● **Written request**:
Repeat verbatim only the lines from the opening of the material below through the one that contains "stops) and bumps.".
>> Begin Dataset content
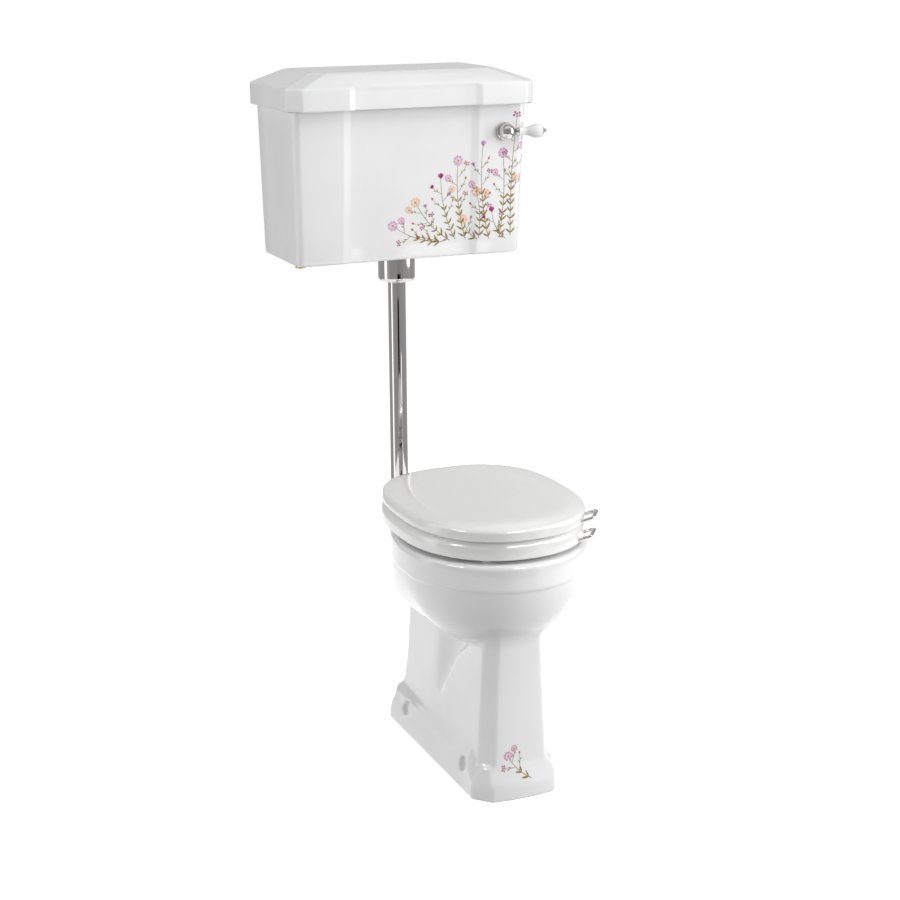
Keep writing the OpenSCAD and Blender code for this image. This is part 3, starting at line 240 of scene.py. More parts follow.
def bumped(tree, shader, height, strength, distance):
    """One more bump over the ones that the shader has."""
    bump = add_node(tree, "Bump", Strength=strength, Distance=distance)
    earlier = [(link.from_socket, bump.inputs["Normal"]) for link in shader.inputs["Normal"].links]
    wire(tree, *earlier, (height, bump.inputs["Height"]),
         (bump.outputs["Normal"], shader.inputs["Normal"]))


def finish(name, color, roughness, tint=None, bumps=(), **sockets):
    """A material with a tint (scale, detail, dark, light, stops) and bumps.

    Each bump is (scale, detail, strength, distance).
    """
    material, tree, shader = new_material(name, color, roughness, **sockets)
    if tint:
        tinted(tree, shader, pattern(tree, *tint[:2]), *tint[2:])
    for bump in bumps:
        bumped(tree, shader, pattern(tree, *bump[:2]), *bump[2:])
    return material


# white glaze over china: a very even white, with slow waves and fine dimples in the gloss
china = finish("glazed_china", (0.86, 0.86, 0.86), 0.06,
               (9.0, 3.0, (0.835, 0.837, 0.84), (0.872, 0.872, 0.870), (0.3, 0.75)),
               [(26.0, 1.0, 0.05, 0.002), (420.0, 1.0, 0.02, 0.0004)],
               IOR=1.52, Coat_Weight=0.35, Coat_Roughness=0.03)


def skin(name, rings, closed=True):
    """A mesh over rings of points, in millimetres, that all have the same count."""
    count = len(rings[0])
    verts = [tuple(c * MM for c in p) for ring in rings for p in ring]
    faces = [(a + i, a + (i + 1) % count, a + (i + 1) % count + count, a + i + count)
             for a in range(0, len(verts) - count, count) for i in range(count)]
    if closed:
        faces.append(tuple(range(count - 1, -1, -1)))
        faces.append(tuple(range(len(verts) - count, len(verts))))
    mesh = bpy.data.meshes.new(name)
    mesh.from_pydata(verts, [], faces)
    work = bmesh.new()
    work.from_mesh(mesh)
    bmesh.ops.recalc_face_normals(work, faces=work.faces)
    work.to_mesh(mesh)
    work.free()
    return put(name, mesh)


def coat(piece, material, angle):
    """Gives a piece its finish, with smooth shading that keeps edges sharper than the angle."""
    mesh = piece.data
    mesh.materials.append(material)
    mesh.polygons.foreach_set("use_smooth", [True] * len(mesh.polygons))
    mesh.set_sharp_from_angle(angle=math.radians(angle))
    mesh.update()


def bored(piece, drills):
    """Cuts round holes: each drill is (x, y, z, radius, length, axis) in millimetres, from that point."""
    ways = {"y": (Vector((0, 1, 0)), Matrix.Rotation(math.radians(-90), 4, "X")),
            "z": (Vector((0, 0, 1)), Matrix.Identity(4))}
    for x, y, z, r, length, axis in drills:
        work = bmesh.new()
        bmesh.ops.create_cone(work, cap_ends=True, segments=48, radius1=r * MM, radius2=r * MM,
                              depth=length * MM)
        way, turn = ways[axis]
        middle = Vector((x, y, z)) * MM + way * length * MM / 2
        bmesh.ops.transform(work, matrix=Matrix.Translation(middle) @ turn, verts=work.verts)
        mesh = bpy.data.meshes.new("drill")
        work.to_mesh(mesh)
        work.free()
        drill = put("drill", mesh)
        cut = piece.modifiers.new("bore", "BOOLEAN")
        cut.operation = "DIFFERENCE"
        cut.solver = "EXACT"
        cut.object = drill
        bpy.context.view_layer.update()
        graph = bpy.context.evaluated_depsgraph_get()
        done = bpy.data.meshes.new_from_object(piece.evaluated_get(graph))
        piece.modifiers.clear()
        old = piece.data
        piece.data = done
        bpy.data.meshes.remove(old)
        bpy.data.objects.remove(drill)
        bpy.data.meshes.remove(mesh)


def box_mm(name):
    """The lowest and the highest corner of a solid, in millimetres to a tenth."""
    return [[round(c / MM, 1) for c in corner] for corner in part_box(name)]


def middle_of(name):
    return [(low + high) / 2 for low, high in zip(*box_mm(name))]


def rounding(r, steps, turn=90.0):
    """How far a rounded edge lies inside its two faces, from (r, 0) to (0, r) if it turns 90 degrees."""
    angles = [math.radians(turn * i / steps) for i in range(steps + 1)]
    return [(r - r * math.sin(a), r - r * math.cos(a)) for a in angles]


def mirrored(left, front):
    """A plan from its left half, which starts at the wall, and the points along its front."""
    return left + front + [(-x, y) for x, y in reversed(left)]


(_, _, TANK_Z), (_, WALL, TANK_TOP) = box_mm("cistern_body")
TANK_H = TANK_TOP - TANK_Z
TANK_HALF_LOW, TANK_HALF_LEAN = 248.0, 8.0
TANK_DEPTH_LOW, TANK_DEPTH_LEAN = 220.0, 21.0
CHINA_T, FLOOR_T = 12.0, 14.0
INNER_FOOT = TANK_Z + FLOOR_T + CHINA_T
OUTER_R, INNER_R, LIP_CORNER_R, BACK_R, FOOT_R, LIP_R = 16.0, 10.0, 12.0, 3.0, 6.0, 3.0
INNER_SUNK = 0.6
PANEL_DEEP = 4.5
TANK_PANEL, LID_PANEL = (149.0, 132.0), (145.0, 131.0)  # half widths at the face and at the panel


def panel_depth(x, wide, narrow):
    """How far the sunk panel lies behind the face at x: it slopes in from wide to narrow."""
    return PANEL_DEEP * min(1.0, max(0.0, (wide - abs(x)) / (wide - narrow)))


PANEL_XS = [-190.0] + [-151.0 + 2.5 * i for i in range(9)] + [-90.0, -45.0]
PANEL_XS += [0.0] + [-x for x in reversed(PANEL_XS)]
PANEL_SPAN = 200.0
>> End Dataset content
● **Exercise solution**:
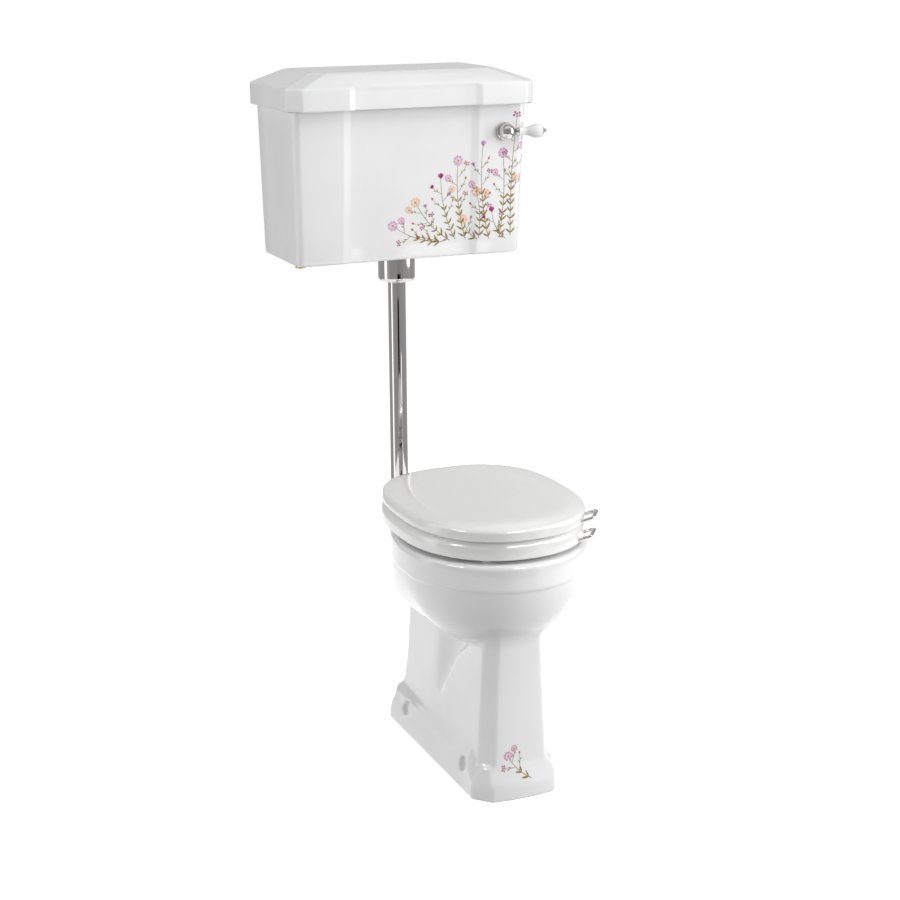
Keep writing the OpenSCAD and Blender code for this image. This is part 3, starting at line 240 of scene.py. More parts follow.
def bumped(tree, shader, height, strength, distance):
    """One more bump over the ones that the shader has."""
    bump = add_node(tree, "Bump", Strength=strength, Distance=distance)
    earlier = [(link.from_socket, bump.inputs["Normal"]) for link in shader.inputs["Normal"].links]
    wire(tree, *earlier, (height, bump.inputs["Height"]),
         (bump.outputs["Normal"], shader.inputs["Normal"]))


def finish(name, color, roughness, tint=None, bumps=(), **sockets):
    """A material with a tint (scale, detail, dark, light, stops) and bumps.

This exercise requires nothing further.